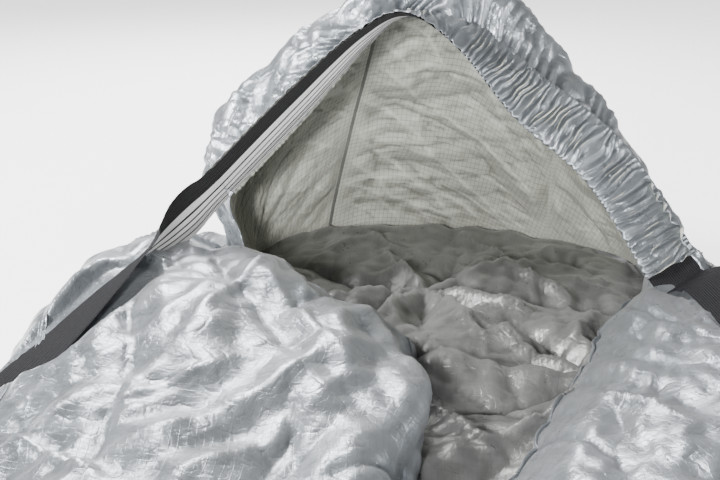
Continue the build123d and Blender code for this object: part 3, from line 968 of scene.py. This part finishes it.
# -------- ground sheet
def floor_cloth():
    """The ground sheet, crumpled up off the ground where it shows in the mouth."""
    random = np.random.default_rng(8)
    columns, rows = 137, 273
    across = np.interp(np.arange(columns), [0, 8, 128, 136], [-1, -0.80, 0.84, 1])
    rows_y = np.interp(np.arange(rows), [0, 80, 96, 264, 272], [-1.045, 0.20, 0.34, 1.0, 1.045])
    wide = np.where(across[:, None] < 0, half_width(rows_y, -1)[None], half_width(rows_y, 1)[None])
    foot_gap, head_gap = rows_y + half_length, half_length - rows_y
    wide = wide - corner_cut(foot_gap, head_gap)
    grid = np.empty((columns, rows, 3))
    grid[..., 0] = across[:, None] * wide
    grid[..., 1] = rows_y[None]
    x, y = grid[..., 0], grid[..., 1]
    # The valley's two sides at places along the sack. The ground sheet is crumpled up between them
    valley_y = [0.30, 0.36, 0.44, 0.56, 0.66, 0.75, 0.90]
    left_side = np.interp(rows_y, valley_y, [0.0, -0.02, -0.01, 0.0, -0.07, -0.13, -0.17])
    right_side = np.interp(rows_y, valley_y, [0.05, 0.06, 0.11, 0.19, 0.23, 0.26, 0.28])
    middle, reach = (left_side + right_side) / 2, (right_side - left_side) / 2 + 0.045
    part = np.clip(1 - ((x - middle[None]) / reach[None]) ** 4, 0, 1)
    ends = np.clip((y - 0.30) / 0.08, 0, 1) * np.clip((1.030 - y) / 0.035, 0, 1)
    ends = ends * ends * (3 - 2 * ends)
    swell = 0.036 + 0.010 * smooth_noise(random, (columns, rows), 28)
    swell = swell + 0.012 * np.exp(-((y - 0.60) / 0.10) ** 2)
    head_wall = np.clip((y - 1.018) / 0.027, 0, 1) ** 0.7 * np.clip(1 - ((x - 0.05) / 0.27) ** 6, 0, 1)
    grid[..., 2] = ground_lowest + swell * part * ends + 0.040 * head_wall
    excess = [0.012 + 0.05 * part * ends] * 2
    hold = np.full((columns, rows), 0.006) + 0.6 * (1 - np.clip(part * ends * 8, 0, 1))
    grid = crumple(grid, excess, hold, 77, lowest=ground_lowest)
    places = grid[..., :2]
    folds = random_folds(random, 46, (-0.10, 0.42), (0.26, 0.98), (0.06, 0.18), (0.004, 0.009),
                         (0.004, 0.010))
    folds += fan((0.03, 0.80), (-165, -140, -118, -96, -75, -50, -28, 0, 35, 70, 110, 150),
                 0.17, 0.011, 0.017)
    folds += fan((0.179, 0.585), (95, 115, 138, 158, 175, 200, 222, 245), 0.16, 0.009, 0.016)
    flat_part = faceted(random, places, ((0.30, 0.060, 2.6, 0.2), (-0.28, 0.034, 2.6, 1.1)))
    rise = (creases(places, folds) + flat_part) * np.clip(part * ends * 2, 0, 1)
    grid[..., 2] = np.maximum(grid[..., 2] + rise, ground_lowest)
    return grid


floor_grid = floor_cloth()
floor_uv = metres_over(floor_grid, 68, 136)
floor_keep = np.ones((floor_grid.shape[0] - 1, floor_grid.shape[1] - 1), bool)
piece = cloth_piece("floor_cloth", floor_grid, floor_uv, floor_keep, [SHADED_SILVER, SILVER])
stand_for(piece, "floor_panel")

# -------- seams and hems on the cloth
sack_normals = normals_of(sack_grid)
for side, at in (("left", tub_seam_column), ("right", right_seam_of_sack)):
    rows = slice(foot_row, sack_rows - 1)
    across = unit(sack_grid[at + 1, rows] - sack_grid[at - 1, rows])
    piece = narrow_band(f"{side}_tub_seam_cloth", sack_grid[at, rows], across, sack_normals[at, rows],
                        *sack_seam, rib=seam_rib)
    stand_for(piece, f"{side}_tub_seam")

columns = slice(2, sack_columns - 2)
across = unit(sack_grid[columns, foot_row + 1] - sack_grid[columns, foot_row - 1])
piece = narrow_band("foot_seam_cloth", sack_grid[columns, foot_row], across,
                    -sack_normals[columns, foot_row], *sack_seam, rib=seam_rib)
stand_for(piece, "foot_seam")

hem_rows = np.flatnonzero((sack_rows_y > slit_tip + 0.004) & (sack_rows_y < 0.86))
left_lip, right_lip = sack_grid[middle_column, hem_rows], sack_grid[middle_column + 1, hem_rows]
left_way = unit(sack_grid[middle_column - 3, hem_rows] - left_lip)
right_way = unit(sack_grid[middle_column + 4, hem_rows] - right_lip)
tip = (left_lip[0] + right_lip[0]) / 2 + np.array([0, -0.004, 0])
hem_line = np.concatenate([left_lip[::-1], [tip], right_lip])
hem_way = np.concatenate([left_way[::-1], [[0, -1, 0]], right_way])
hem_line = hem_line + hem_way * 0.0042
_, hem_out = frame_along(hem_line, hem_way)
stand_for(narrow_band("mouth_hem_cloth", hem_line, hem_way, hem_out, *mouth_hem), "mouth_hem")

for name, columns in (("hood_left_hem", np.flatnonzero(hood_front_places < 2.06)),
                      ("hood_right_hem", np.flatnonzero(hood_front_places > 8.94))):
    rows = hood_grid[columns]
    piece = narrow_band(name + "_cloth", rows[:, 2], unit(rows[:, 4] - rows[:, 0]), hood_normals[columns, 2],
                        *hood_hem)
    stand_for(piece, name, "hood_edge")


# -------- patches, legs and stitching
def tree_of(grid, keep=None):
    faces = [tuple(map(int, face)) for face in grid_faces(*grid.shape[:2], keep=keep)]
    return BVHTree.FromPolygons([Vector(point) for point in grid.reshape(-1, 3)], faces)


sack_tree = tree_of(sack_grid, ~is_slit)
hood_tree = tree_of(hood_grid)
patch_lift, patch_thickness, strap_lift = 0.0009, 0.0008, 0.0022
anchor_patch, hang_patch = (0.064, 0.054), (0.044, 0.036)


def cloth_patch(name, tree, middle, along, across, size):
    """A sewn patch that follows the cloth under it."""
    normal = unit(np.cross(along, across))
    rows, columns = 36, 30
    points = np.empty((rows, columns, 3))
    for row, u in enumerate(np.linspace(-0.5, 0.5, rows)):
        for column, v in enumerate(np.linspace(-0.5, 0.5, columns)):
            spot = Vector(middle + u * size[0] * along + v * size[1] * across + 0.04 * normal)
            hit, out, _, _ = tree.ray_cast(spot, Vector(-normal), 0.10)
            if hit is None:
                hit, out, _, _ = tree.find_nearest(spot)
            out = out if out.dot(Vector(normal)) > 0 else -out
            points[row, column] = hit + out * patch_lift
    points[1:-1, 1:-1] = (points[1:-1, 1:-1] + points[:-2, 1:-1] + points[2:, 1:-1] + points[1:-1, :-2]
                          + points[1:-1, 2:]) / 5
    keep = np.ones((rows - 1, columns - 1), bool)
    return cloth_piece(name, points, metres_over(points, 0, 0), keep, [DARK_PATCH], patch_thickness)


def on_sack(x, y, lift):
    """The point at a lift off the sack's cloth above a place in plan, and the cloth's mean normal there."""
    down, above, reach = Vector((0, 0, -1)), 0.4, 0.02
    hit, _, _, _ = sack_tree.ray_cast(Vector((x, y, above)), down)
    mean = Vector((0, 0, 0))
    for across in np.linspace(-reach, reach, 7):
        for along in np.linspace(-reach, reach, 7):
            _, out, _, _ = sack_tree.ray_cast(Vector((x + across, y + along, above)), down)
            if out is not None:
                mean += out if out.z > 0 else -out
    mean.normalize()
    return np.array(hit + mean * lift), np.array(mean)


def stitches(name, lines, pitch=0.0042, length=0.0031, radius=0.00038):
    """Rows of separate thread stitches along lines of points."""
    points, faces = [], []
    for line in lines:
        line = np.asarray(line, float)
        far = lengths(line)
        for start in np.arange(pitch / 2, far[-1] - pitch / 2, pitch):
            ends = [np.array([np.interp(d, far, line[:, k]) for k in range(3)])
                    for d in (start - length / 2, start + length / 2)]
            way = unit(ends[1] - ends[0])
            side = unit(np.cross(way, (0.3, 0.2, 0.93)))
            up = np.cross(side, way)
            first = len(points)
            for share, wide in ((0, 0.35), (0.14, 1), (0.5, 1.15), (0.86, 1), (1, 0.35)):
                middle = ends[0] + share * (ends[1] - ends[0])
                for corner in range(6):
                    turn = corner * math.pi / 3
                    points.append(middle + radius * wide * (math.cos(turn) * side + math.sin(turn) * up))
            for ring in range(4):
                for corner in range(6):
                    a, b = first + ring * 6 + corner, first + ring * 6 + (corner + 1) % 6
                    faces.append((a, b, b + 6, a + 6))
            faces.append(tuple(first + corner for corner in range(5, -1, -1)))
            faces.append(tuple(first + 24 + corner for corner in range(6)))
    return add_mesh(name, points, faces, [THREAD])


edge_line, edge_way, edge_out, edge_tangent = edge_frame(np.linspace(0, 7, 141))
sewn_length = 0.052
sewn_row = 0.021  # how far the rows of stitches are from the strap's middle
swing_out, swing_in = 0.11, 0.15  # how strongly a leg keeps its two directions where it swings round
# Each leg: its side, the end of the hood's edge that it leaves, where it passes over the mound, and how far
# it has turned over from the hood's edge, as places along it and shares of the turn
legs = (
    ("left", -1, 0, (-0.252, 0.645, 0.124), ([0.8, 2.0, 4.0, 4.9], [0.0, 0.15, 0.62, 1.0])),
    ("right", 1, -1, (0.292, 0.655, 0.101), ([3.5, 4.1, 4.9], [0.0, 0.15, 1.0])),
)
for word, side, end, passing, turned in legs:
    top = edge_line[end] + edge_way[end] * strap_width / 2
    leaving = edge_tangent[end] * (-1 if end == 0 else 1)
    anchor, anchor_out = on_sack(*leg_routes[word][-1][:2], strap_lift)
    pull = unit(anchor - top)
    along = unit(pull - anchor_out * (pull @ anchor_out))
    foot_hit, _ = on_sack(*(anchor + along * sewn_length)[:2], strap_lift)
    half_hit, _ = on_sack(*(anchor + along * sewn_length / 2)[:2], strap_lift)
    # From the hood's edge the leg swings round smoothly to its own line
    share = np.array([[0.25], [0.5], [0.75]])
    swung = ((1 + 2 * share) * (1 - share) ** 2 * top + share * (1 - share) ** 2 * leaving * swing_out
             + share ** 2 * (3 - 2 * share) * np.array(passing) - share ** 2 * (1 - share) * pull * swing_in)
    knots_leg = np.concatenate([[top - leaving * 0.003], swung, [passing, anchor, half_hit, foot_hit]])
    at, _ = even_places(knots_leg, 150)
    centres = spline(knots_leg, at)
    across_end = unit(np.cross(anchor_out, along))
    across_end = across_end * side * np.sign(across_end[0])
    turn = np.interp(at, *turned)[:, None]
    across, out = frame_along(centres, unit(edge_way[end] * (1 - turn) + across_end * turn))
    if out[0] @ edge_out[end] < 0:
        out = -out
    piece = ribbon(f"strap_{word}_leg_elastic", centres, across, out, strap_width, leg_thickness,
                   [CHARCOAL, STRIPED], columns=45, edge_wave=0.0002)
    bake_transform(piece)
    stand_for(piece, f"strap_{word}_leg", None)

    patch = cloth_patch(f"{word}_anchor_patch_cloth", sack_tree, (anchor + foot_hit) / 2, along, across_end,
                        anchor_patch)
    stand_for(patch, f"{word}_anchor_patch")

    sewn = at >= 5
    face = centres[sewn] + out[sewn] * 0.0009
    lines = [face[2:-4] + across[sewn][2:-4] * shift for shift in (-sewn_row, sewn_row)]
    lines += [np.array([face[k] + across[sewn][k] * shift for shift in np.linspace(-sewn_row, sewn_row, 12)])
              for k in (2, -5)]
    stand_for(stitches(f"{word}_anchor_stitching_thread", lines), f"{word}_anchor_stitching")

patch = cloth_patch("hang_loop_patch_cloth", hood_tree, np.array([0.0, 0.872, 0.366]), np.array([1.0, 0, 0]),
                    np.array([0, 1.0, 0]), hang_patch)
follow_hood(patch)
stand_for(patch, "hang_loop_patch", None)


# -------- webbing loops and tabs
loop_route = [(-0.0022, -0.0006), (0.004, -0.0022), (0.014, -0.0034), (0.027, -0.0036), (0.036, -0.0028),
              (0.0402, 0.0002), (0.0365, 0.0030), (0.027, 0.0036), (0.014, 0.0031), (0.004, 0.0018),
              (-0.0022, 0.0008)]


webbing_width, loop_thickness, tab_thickness = 0.020, 0.0013, 0.0015
loop_height, tab_height = 0.0046, 0.0012
tab_start, tab_gap = 1.026, 0.0052  # where each tab starts, and how far short of its loop it ends


def webbing_strip(name, centres, side, thick):
    across, out = frame_along(centres, side)
    return ribbon(name, centres, across, out, webbing_width, thick, [WEBBING], columns=27, ribs=8)


def webbing_loop(name, start, way, up):
    """A flat folded loop of webbing that starts at a point and runs along way."""
    start, way, up = (np.asarray(x, float) for x in (start, way, up))
    at, _ = even_places(loop_route, 90)
    route = spline(loop_route, at)
    return webbing_strip(name, start + route[:, :1] * way + route[:, 1:] * up, np.cross(way, up),
                         loop_thickness)


for end, word_end in ((1, "head"), (-1, "foot")):
    for word_side in ("left", "right"):
        corner = f"{word_end}_{word_side}"
        node = corner + "_stake_loop"
        low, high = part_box(node)
        x, near = (low.x + high.x) / 2, (low.y if end > 0 else high.y)
        loop = webbing_loop(node + "_webbing", (x, near, loop_height), (0, end, 0), (0, 0, 1))
        stand_for(loop, node, node)
        tab_y = np.linspace(end * tab_start, near - end * tab_gap, 20)
        centres = np.stack([np.full(20, x), tab_y, np.full(20, tab_height)], axis=-1)
        tab = webbing_strip(corner + "_loop_tab_webbing", centres, (1, 0, 0), tab_thickness)
        stand_for(tab, corner + "_loop_tab")

swing = [joint for joint in frame["joints"] if joint["name"] == "hang_loop_swing"][0]
hang_slope = math.atan2(-70, 88)
rise_way, run_way = math.sin(hang_slope), math.cos(hang_slope)
loop = webbing_loop("hang_loop_webbing", swing["pos_m"], (0, run_way, rise_way), (0, -rise_way, run_way))
stand_for(loop, "hang_loop", "hang_loop")

# -------- studio floor
studio = Finish("pale_floor", 0.8, 0.2)
pale = studio.mix(studio.noise(3.0), (0.90, 0.90, 0.90), (0.93, 0.93, 0.93))
studio.fill(studio.shader, {"Base Color": pale, "Emission Color": (1.0, 1.0, 1.0), "Emission Strength": 1.8})
reach = 30
corners = [(x * reach, y * reach, -0.001) for x, y in ((-1, -1), (1, -1), (1, 1), (-1, 1))]
ground = add_mesh("studio_floor", corners, [(0, 1, 2, 3)], [studio.material])
ground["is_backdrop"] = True

# -------- size
low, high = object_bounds()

▬▬▬

Your task is to output exactly the lines from the one with "bake_transform(piece)" through the one with "loop_thickness)", counting both ends.

- [Task solution]
    bake_transform(piece)
    stand_for(piece, f"strap_{word}_leg", None)

    patch = cloth_patch(f"{word}_anchor_patch_cloth", sack_tree, (anchor + foot_hit) / 2, along, across_end,
                        anchor_patch)
    stand_for(patch, f"{word}_anchor_patch")

    sewn = at >= 5
    face = centres[sewn] + out[sewn] * 0.0009
    lines = [face[2:-4] + across[sewn][2:-4] * shift for shift in (-sewn_row, sewn_row)]
    lines += [np.array([face[k] + across[sewn][k] * shift for shift in np.linspace(-sewn_row, sewn_row, 12)])
              for k in (2, -5)]
    stand_for(stitches(f"{word}_anchor_stitching_thread", lines), f"{word}_anchor_stitching")

patch = cloth_patch("hang_loop_patch_cloth", hood_tree, np.array([0.0, 0.872, 0.366]), np.array([1.0, 0, 0]),
                    np.array([0, 1.0, 0]), hang_patch)
follow_hood(patch)
stand_for(patch, "hang_loop_patch", None)


# -------- webbing loops and tabs
loop_route = [(-0.0022, -0.0006), (0.004, -0.0022), (0.014, -0.0034), (0.027, -0.0036), (0.036, -0.0028),
              (0.0402, 0.0002), (0.0365, 0.0030), (0.027, 0.0036), (0.014, 0.0031), (0.004, 0.0018),
              (-0.0022, 0.0008)]


webbing_width, loop_thickness, tab_thickness = 0.020, 0.0013, 0.0015
loop_height, tab_height = 0.0046, 0.0012
tab_start, tab_gap = 1.026, 0.0052  # where each tab starts, and how far short of its loop it ends


def webbing_strip(name, centres, side, thick):
    across, out = frame_along(centres, side)
    return ribbon(name, centres, across, out, webbing_width, thick, [WEBBING], columns=27, ribs=8)


def webbing_loop(name, start, way, up):
    """A flat folded loop of webbing that starts at a point and runs along way."""
    start, way, up = (np.asarray(x, float) for x in (start, way, up))
    at, _ = even_places(loop_route, 90)
    route = spline(loop_route, at)
    return webbing_strip(name, start + route[:, :1] * way + route[:, 1:] * up, np.cross(way, up),
                         loop_thickness)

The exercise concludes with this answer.